Late last year, Japan joined the recent wave of countries attempting to regulate smartphone platforms such as iOS or Android when its new Mobile Software Competition Act (MSCA) went into effect. Like similar statutes around the world, the new legislation aims to give consumers more choices when it comes to how and where they purchase apps, while improving access for third-party developers.     

But compared to some of its international peers, Japan has pursued a more smartly tailored regulatory approach that should be seen as a model. It stands in especially stark contrast to the European Union’s overbroad Digital Markets Act (DMA), avoiding many of the safety and security issues that have been created by the EU’s effort. Here are four key areas where the Japanese and European approaches differ, underscoring how the MSCA offers a better approach. 

Security and User Choice

How to give consumers more choice about where they purchase apps without compromising their security is one of the most important questions in mobile platform regulation. Europe and Japan have taken vastly different approaches to the issue.

Under Europe’s DMA, platforms must allow users to download apps directly from third-party websites, without intermediaries providing protections or checks on in-app content. This approach creates substantial security risks, allowing for the distribution of malware or other content that skirts existing security reviews conducted by platforms.

Under the law, platforms are also required to let developers use an alternative payment system — so, for instance, your favorite music streaming app could direct customers to its own payment system and entirely bypass Apple or Google’s, which might charge the companies a fee.  As a result, users might no longer be able to use trusted platform payment options and instead be forced to share their financial information with an unfamiliar firm. The tools and protections that users have come to know and trust (like refund and fraud monitoring) could be removed as a result of poorly designed attempts to increase user choice. 

By contrast, the MSCA takes an approach that protects security while still encouraging user choice. By permitting measures “ensuring cybersecurity for smartphone use,” mobile platforms can ensure that alternate app stores include security protections or block criminal content. Meanwhile, alternative payment systems must appear alongside platform payment systems, expanding user choice with flexibility rather than reducing it. 

The MSCA’s approach acknowledges that competition regulation should expand the choices users have, not eliminate existing ones or push users towards less secure alternatives. 

Protecting Kids

Policymakers around the world are grappling with a difficult question: how do we keep young people safe online in an increasingly digital world? There are no easy answers to this question. But at the very least, online competition rules shouldn’t make it more difficult to protect kids. 

Unfortunately, the DMA, passed in 2022, fails on this front. For starters, it does not include explicit protections for minors. As a result, children are treated the same as adults when it comes to the DMA’s rules on alternative app distribution and payment services, discussed above. Since the law forces platforms to allow relatively free access to sites and systems outside of the platform owner’s control, efforts to restrict the content that kids can access could be considered a violation of the DMA. For example, age restrictions for apps distributed outside the app store may not be permissible under the DMA; platforms have already been forced to allow apps containing explicit content to be installed through alternate app stores. Lacking a carveout for youth protections, kids could be left with unmitigated access to explicit or harmful content online.

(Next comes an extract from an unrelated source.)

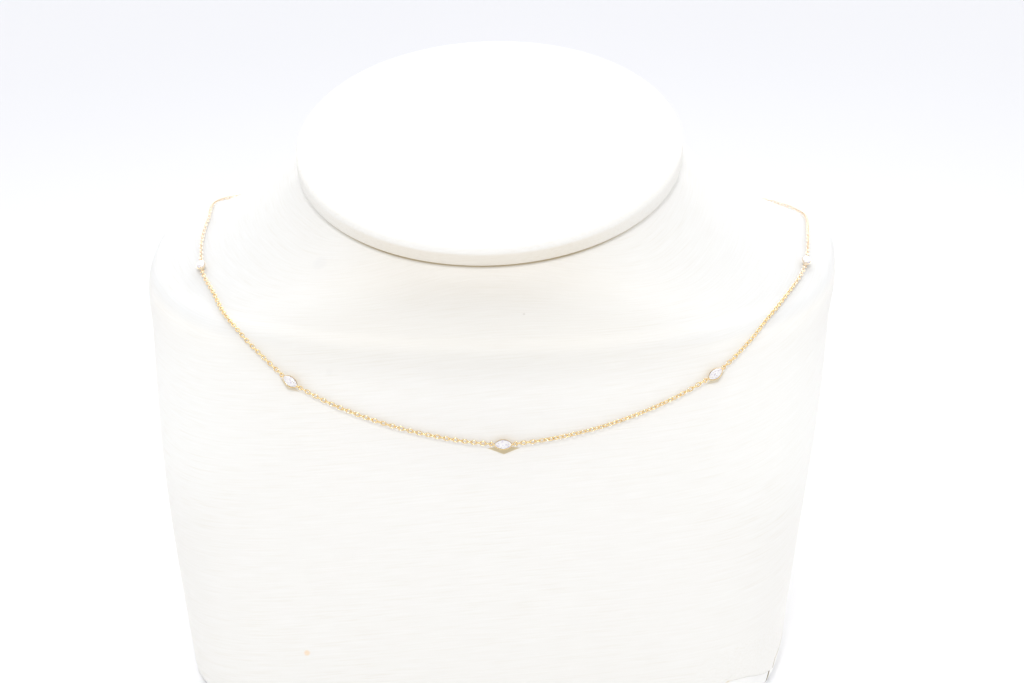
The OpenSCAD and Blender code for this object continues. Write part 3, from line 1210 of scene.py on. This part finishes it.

Unlike the DMA, the MSCA permits measures “safeguarding youth who use smartphones.” Measures that might face legal challenges under the European approach can remain in place in Japan. Tools like limiting transaction links in apps designed for children, restricting access to alternative markets through controls at the operating system level, and limiting targeted advertising to minors are all possible through the MSCA, empowering parents. 

As PPI has previously explored, parents are strongly supportive of these sorts of controls, which enable them to make decisions about their kids’ online access. The MSCA’s approach does not resolve all of the difficult questions about kids’ online safety, but it provides the flexibility needed to maintain existing safeguards while still preserving competition. 

Interoperability and Privacy

Interoperability — allowing third parties to interface with a platform’s systems and data— is an admirable strategy for strengthening competition and helping users get more out of their devices. But it is not without tradeoffs: integration inherently requires control and access to potentially sensitive data. Competition regulation should be selective about where and how interoperability is mandated in order to maximize the benefits for users while maintaining safety as much as possible.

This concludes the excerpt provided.